A South Korean man has escaped four decades after he was kidnapped by North Korea while fishing near the disputed Yellow Sea border, officials said Friday.
The 68-year-old, identified as Jeon Wook-Pyo, made it to Seoul recently after escaping from North Korea in early August, a government official said.
"He is now under investigation by security authorities," the official said, declining to give details.
South Korean says more than 500 of its citizens -- most of them fishermen -- have been abducted by North Korea in the 60 years since the end of the 1950-53 Korean War.
Those who manage to make it back to the South are often treated with initial suspicion, and subjected to a rigorous screening programme to ensure they are not operating as North Korean spies.

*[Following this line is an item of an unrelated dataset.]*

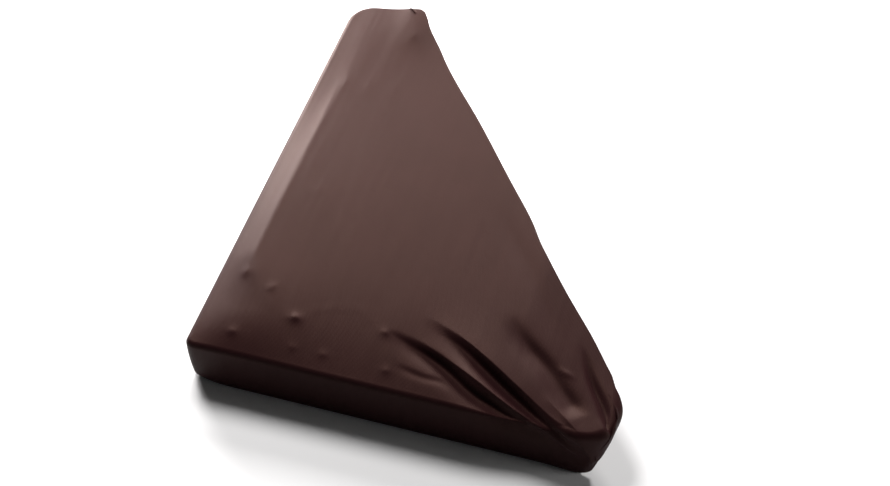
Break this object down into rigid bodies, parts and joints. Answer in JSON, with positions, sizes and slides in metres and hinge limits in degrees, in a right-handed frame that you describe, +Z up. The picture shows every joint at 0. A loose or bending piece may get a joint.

Jeon was among 25 fishermen aboard two boats that were seized by a North Korean navy ship on December 28, 1972.
The whereabouts of his fellow crewmen are currently unknown.
An activist group said earlier that Jeon had stayed in an undisclosed third country -- most likely China -- after fleeing the North on August 11.
He then sent a letter to South Korean President Park Geun-Hye seeking assistance, saying he wanted to spend his remaining days in his hometown, the group said.
South Korea has repeatedly urged North Korea to free remaining abductees, but Pyongyang insists it is holding no one against their wishes.
Since 2000, 28 former South Korean soldiers who were listed as killed in action have been confirmed alive in the North, with 13 of them showing up for reunions with their southern relatives.
The two nations have remained technically at war since 1953 because no peace treaty was ever signed. There are no mail, telephone or email exchanges between ordinary citizens across the heavily fortified border.
Many do not even know whether relatives are alive or dead.